The optimization problem changes along the constraints, but for now lets say the constraint is $y \geq (x-5)^2$. This means the set of potential solutions for this problem is all the points above the function line.
The process of gradient descent will only happen inside the blue area (points that satisfy the constraints)
# x = np.arange(2, 8, 0.01)
# def y(x):
# return (x-5)**2
# fig, ax = plt.subplots()
# ax.plot(x, y(x))
# ax.set_xlabel("x")
# ax.set_ylabel("y")
# ax.fill_between(x, y(x), 9, color='blue', alpha=.1)
# ax.plot([5], y(5), marker='o', color='black')
# fig.savefig('my_icons/03_/two.png')
![]()
Now lets say we start at a point where $x=7$ and $y=4$
# x = np.arange(2, 8, 0.01)
# def y(x):
# return (x-5)**2
# fig, ax = plt.subplots()
# ax.plot(x, y(x))
# ax.set_xlabel("x")
# ax.set_ylabel("y")
# ax.fill_between(x, y(x), 9, color='blue', alpha=.1)
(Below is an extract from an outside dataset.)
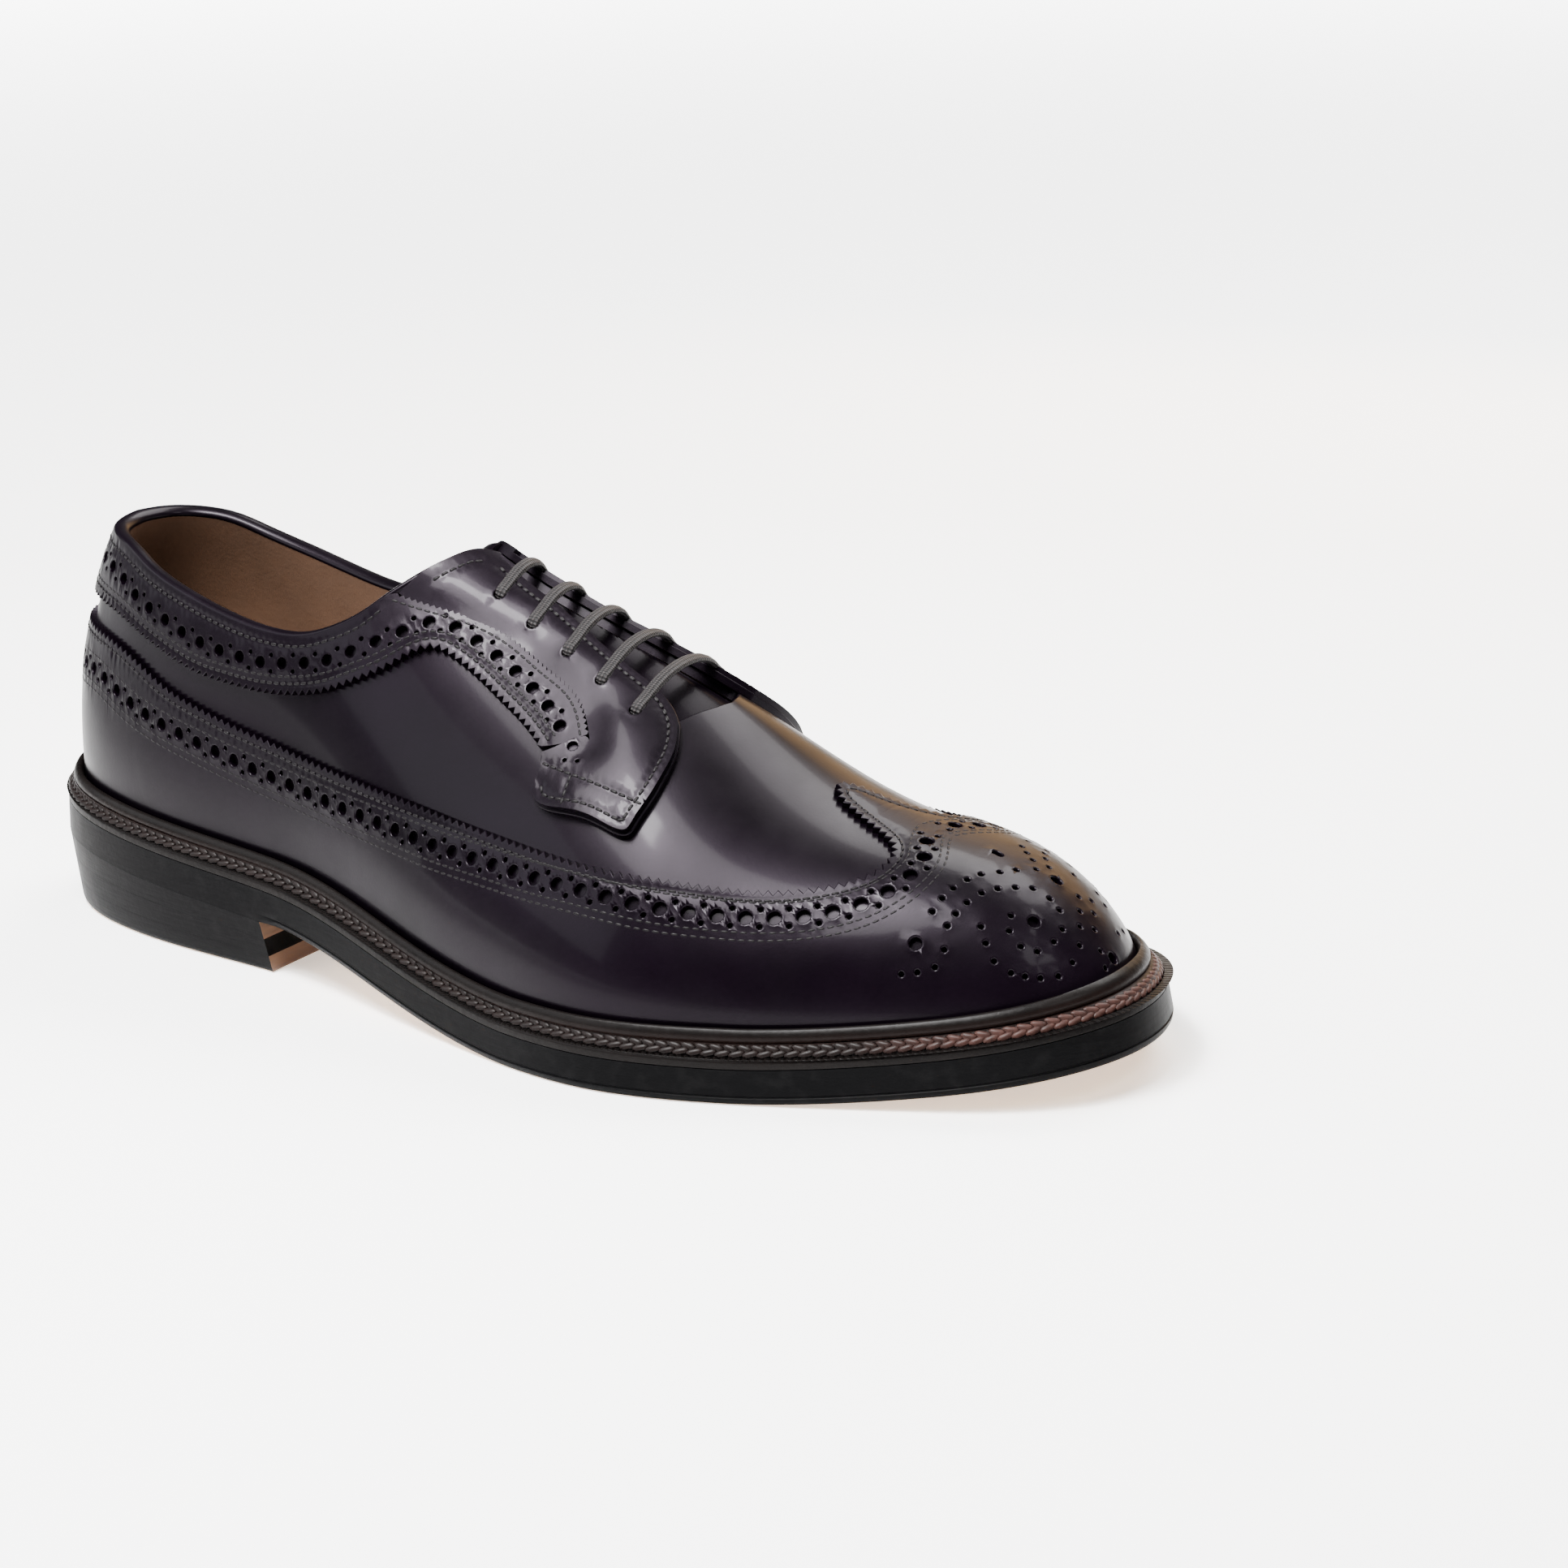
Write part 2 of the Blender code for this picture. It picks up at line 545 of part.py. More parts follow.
def lace_bar(name, share, rise):
    """A flat lace from one eyelet to its partner, lying on both facings and straight between them."""
    edge = np.interp(share, *zip(*THROAT))
    over = facing_high + GAP + LACE_THICK / 2
    stops = [(arc(share, side), t) for side in (-1, 1) for t in (rise, (rise + edge) / 2, edge)]
    order = [stops[i] for i in (0, 1, 2, 5, 4, 3)]
    path = np.array([raised(s, t, over) for s, t in order])
    ups = np.array([raised(s, t, 1) - raised(s, t, 0) for s, t in order])
    ahead = np.gradient(path, axis=0)
    wide = np.cross(ups, ahead)
    wide /= np.linalg.norm(wide, axis=1, keepdims=True)
    half, thick = LACE_WIDTH / 2, LACE_THICK / 2
    corners = [(half, 0), (half * 0.7, thick), (-half * 0.7, thick), (-half, 0), (-half * 0.7, -thick), (half * 0.7, -thick)]
    rings = [[p + w * u + n * v for u, v in corners] for p, w, n in zip(path, wide, ups)]
    loft(name, rings, WAXED_LACE)


for number, (share, rise) in enumerate(EYELETS, start=1):
    lace_bar(f"lace_bar_{number}", share, rise)
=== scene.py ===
import json

import bpy
import numpy as np
from mathutils import Matrix, Vector
from mathutils.geometry import delaunay_2d_cdt
from mathutils.kdtree import KDTree

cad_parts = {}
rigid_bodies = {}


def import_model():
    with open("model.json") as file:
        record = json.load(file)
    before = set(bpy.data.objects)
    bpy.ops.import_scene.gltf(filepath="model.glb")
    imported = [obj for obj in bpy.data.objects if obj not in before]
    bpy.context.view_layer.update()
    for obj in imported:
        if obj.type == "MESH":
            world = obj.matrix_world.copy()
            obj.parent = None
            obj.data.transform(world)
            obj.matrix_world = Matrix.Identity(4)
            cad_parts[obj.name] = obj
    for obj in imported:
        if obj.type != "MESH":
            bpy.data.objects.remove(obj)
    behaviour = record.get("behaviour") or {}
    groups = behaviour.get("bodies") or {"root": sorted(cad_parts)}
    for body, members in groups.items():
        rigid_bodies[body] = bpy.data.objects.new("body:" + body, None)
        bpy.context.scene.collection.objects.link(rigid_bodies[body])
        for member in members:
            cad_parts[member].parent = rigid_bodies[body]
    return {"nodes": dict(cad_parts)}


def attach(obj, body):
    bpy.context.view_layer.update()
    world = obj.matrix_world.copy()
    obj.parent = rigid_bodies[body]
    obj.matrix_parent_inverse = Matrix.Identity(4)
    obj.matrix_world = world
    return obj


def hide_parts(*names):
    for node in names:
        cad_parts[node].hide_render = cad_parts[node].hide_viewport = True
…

# ax.plot([7], y(7), marker='o', color='red')
# ax.plot([5], y(5), marker='o', color='black')
# fig.savefig('my_icons/03_/three.png')
![]()
This red dot can go anywhere as long as it is in the blue area. Lets say this dot moves to $(6,6)$. This point is still in the blue area and satisfies the constraint we have set. This is called feasibility.
- The process of gradient descent ONLY considers the solutions that are feasible (satisfies constraints)
# x = np.arange(2, 8, 0.01)
# def y(x):
# return (x-5)**2
# fig, ax = plt.subplots()
# ax.plot(x, y(x))
# ax.set_xlabel("x")
# ax.set_ylabel("y")
# ax.fill_between(x, y(x), 9, color='blue', alpha=.1)
# ax.plot([7], y(7), marker='o', color='red')
# ax.plot([6], 6, marker='o', color='green')
# ax.plot([6], 2, marker='o', color='blue')
# ax.plot([5], y(5), marker='o', color='black')
# ax.arrow(7, y(7), 6-7+0.1, 2-y(7)+0.1, head_width=0.1, head_length=0.1);
# fig.savefig('my_icons/03_/four.png')
![]()
While the point $(6,6)$ is feasible, does it go to the optimal value? The optimal value we want to find is the smallest point of $y=(x-5)^2$.
Y value when x=7 : 4
Y value when x=6 : 6
The value of the function rather increased, and it means that this is not the right direction.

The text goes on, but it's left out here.